THE DAVE GOLD ARTICLE: Here’s the great article I mentioned by Dave Gold, and here’s the paragraph about the Christmas tree analogy. It’s worth reading this article right now. We’ll talk about it next week in the session on the ABT and politics.
Years ago, my political mentor taught me the problem with this approach, using a memorable metaphor: issues are to a campaign message what ornaments are to a Christmas tree, he said. Ornaments make the tree more festive, but without the tree, you don’t have a Christmas tree, no matter how many ornaments you have or how beautiful they are. Issues can advance the campaign’s story, but without a narrative frame, your campaign doesn’t have a message, no matter how many issue ads or position papers it puts forward.

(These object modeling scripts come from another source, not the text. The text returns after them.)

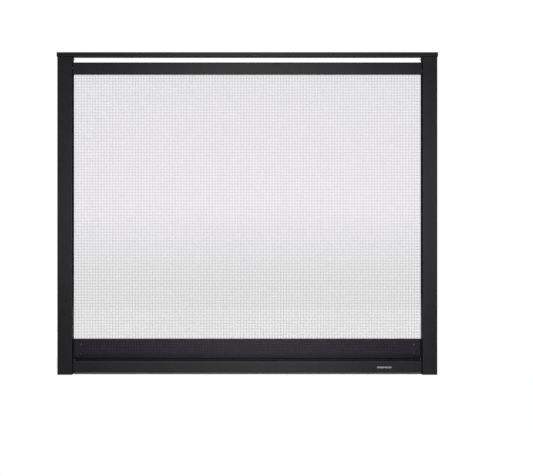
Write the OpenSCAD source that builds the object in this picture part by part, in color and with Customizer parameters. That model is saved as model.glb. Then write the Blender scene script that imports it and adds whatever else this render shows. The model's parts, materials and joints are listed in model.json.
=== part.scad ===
// Fireplace screen front: a folded sheet-steel surround that stands in front of the firebox opening,
// and a framed mesh panel that hangs in it from a rod, held shut at the bottom by two magnet catches.
// Millimetres. +Z is up, the front faces -Y, the origin is on the floor under the middle of the part.

/* [Overall] */
// Length of the top bar, end to end
overall_w = 1041; // [940:1:1200]
// Height from the floor to the top of the top bar
overall_h = 881; // [760:1:960]
// Distance from the floor line of the front to the rear lips of the columns
overall_d = 64; // [60:1:90]

/* [Sheet metal] */
// Thickness of the folded steel sheet
sheet_t = 1.2; // [1:0.1:1.5]
// Inside radius of every fold
fold_r = 1; // [0.6:0.1:1.4]
// Thickness of the corner and sill brackets
bracket_t = 2; // [1.5:0.1:2.4]

/* [Surround] */
// Height of the top bar
bar_h = 12; // [12:0.1:18]
// Depth of the top bar
bar_d = 34; // [32:0.5:36]
// Width of each column
column_w = 41.2; // [36:0.1:60]
// How far the top bar passes the column's outer side
overhang = 1.5; // [0.5:0.1:6]
// How far the column faces sit behind the front of the bar
column_step = 1.5; // [0.5:0.1:2]
// Thickness of the rubber pads under the columns
pad_h = 2.5; // [2.2:0.1:5]
// Radius of the wall fixing holes
fixing_r = 2.75; // [2:0.05:3.5]
// Height of the lower wall fixing holes
fixing_low = 150; // [130:1:300]
// Height between the lower and upper wall fixing holes
fixing_pitch = 600; // [400:1:600]

/* [Screen panel] */
// Gap between the top bar and the panel
air_gap = 14.8; // [11.5:0.1:25]
// Height of the panel's upper rail
rail_h = 33.4; // [32:0.1:45]
// Height of the panel's bottom bar
base_h = 30.6; // [28:0.1:34]
// How far the panel's face sits behind the column faces
panel_step = 8; // [7:0.1:8.5]
// Gap between the floor and the panel
floor_gap = 5; // [3:0.1:6]
// Gap between the panel's side and the column
side_gap = 1.2; // [1:0.1:1.3]
// Number of rivets along each edge of the mesh
rivet_count = 9; // [5:1:15]

/* [Sill plate] */
// Height of the sill plate's upper edge above the floor
sill_top = 95.5; // [90:0.5:140]
// Height of the sill plate's step above the floor
sill_step = 41; // [38:0.5:42]
// Distance of each magnet catch from the middle
catch_x = 380; // [200:1:400]

/* [Hanger] */
// Radius of the rod the panel hangs from
rod_r = 3; // [2.5:0.1:3.2]
// Height of the rod's axis below the top of the upper rail
rod_drop = 11.4; // [11:0.1:12.5]
// Depth position of the rod's axis
rod_y = -4.5; // [-4.8:0.1:-4.2]

/* [Nameplate] */
// Length of the blank nameplate
plate_w = 40; // [20:1:60]
// Height of the blank nameplate
plate_h = 4.6; // [4:0.1:10]

/* [Hidden] */
$fn = 48;
fold_steps = 8;

// Depth stations
front_y = -overall_d / 2;
rear_y = overall_d / 2;
bar_rear_y = front_y + bar_d;
column_y = front_y + column_step;
panel_y = column_y + panel_step;
mesh_t = 1.3;
mesh_y = panel_y + 10.3;
strip_t = 1.2;
retainer_h = 9.8;
sill_y = -6.5;
sill_rear_y = 2;

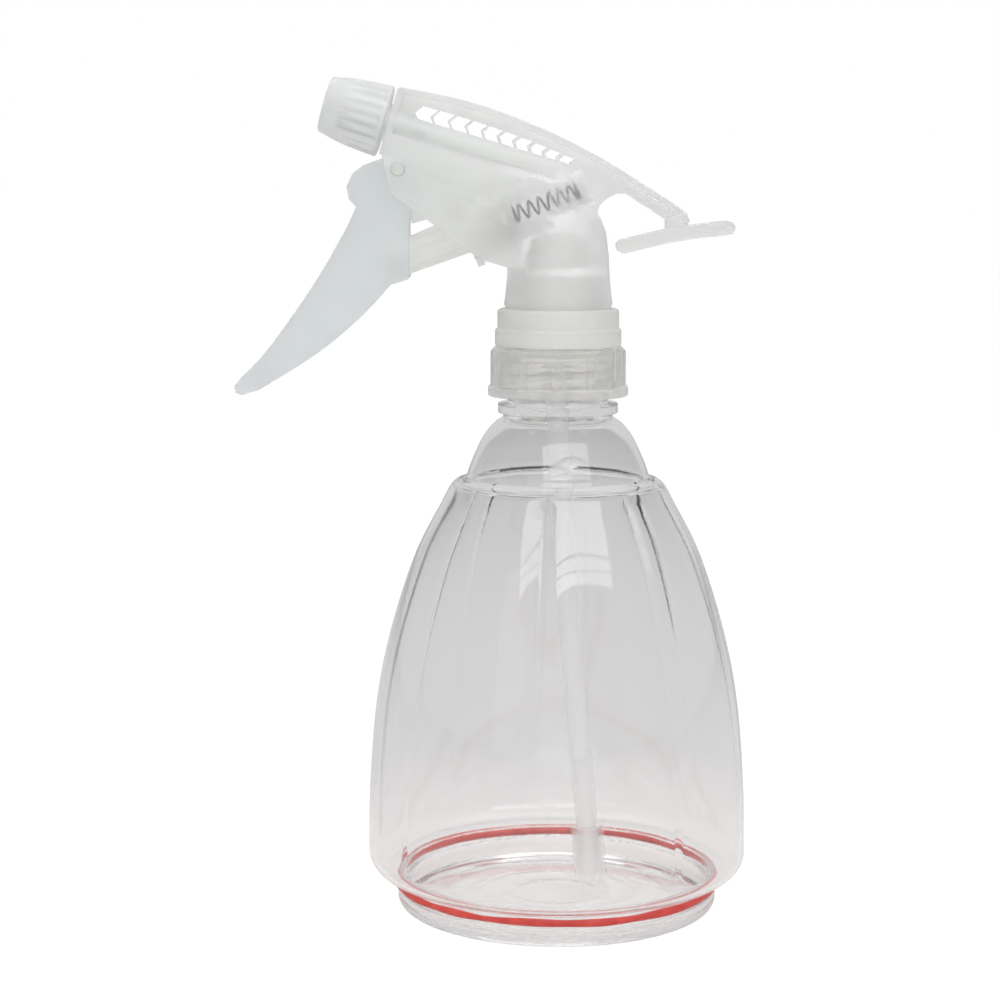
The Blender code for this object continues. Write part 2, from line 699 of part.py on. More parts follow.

QUESTION FROM ANTONIO: Antonia Florio: Thanks for this. I’m curious if you ever found a case where writing in a format other than the narrative was more effective? Or have you always found narrative (or ABT) to be the most effective way to get points across?
We’re going to dive into this on Wednesday. Yes, it turns out there are circumstances where the And, And, And structure is better than ABT. Tune in Wednesday to find out when!
QUESTION FROM PAOLA: Paola Perez: what was the difference between lower case ‘and’ vs capitalized ‘AND’?
I use the & to join together things that are just listing, versus the AND that joins together separate statements. Here’s an example from Jon’s ABT this morning:
The University of Utah Seismograph Stations monitors earthquake activity in Utah & Yellowstone AND we’ve recently had a series of quakes in the Salt Lake Valley, some doing damage
QUESTION FROM EUAN (FROM OZTRALIA!): Euan Belson: What is the power of inserting ‘questions’ specifically into your narrative?
I think it’s best to avoid questions in the ABT — just keep things simple with the short, punchy phrases which can then be converted into questions in writing the full text. But that’s just sort of a guess on my part.
QUESTION FROM CARA: Cara (Ricarda) Laasch: If the ratio between A+B to T in the ABT should be more heavily on the T, would reducing the A a singular statement cutting it too short? Example: Lithium-ion batteries are the most commonly used type of lightweight battery in everyday life, but they degerate quickly and are costly, therefore ….
Yes, you don’t have to have the actual word “and” in there — it’s just what’s needed to set up the problem and solution effectively.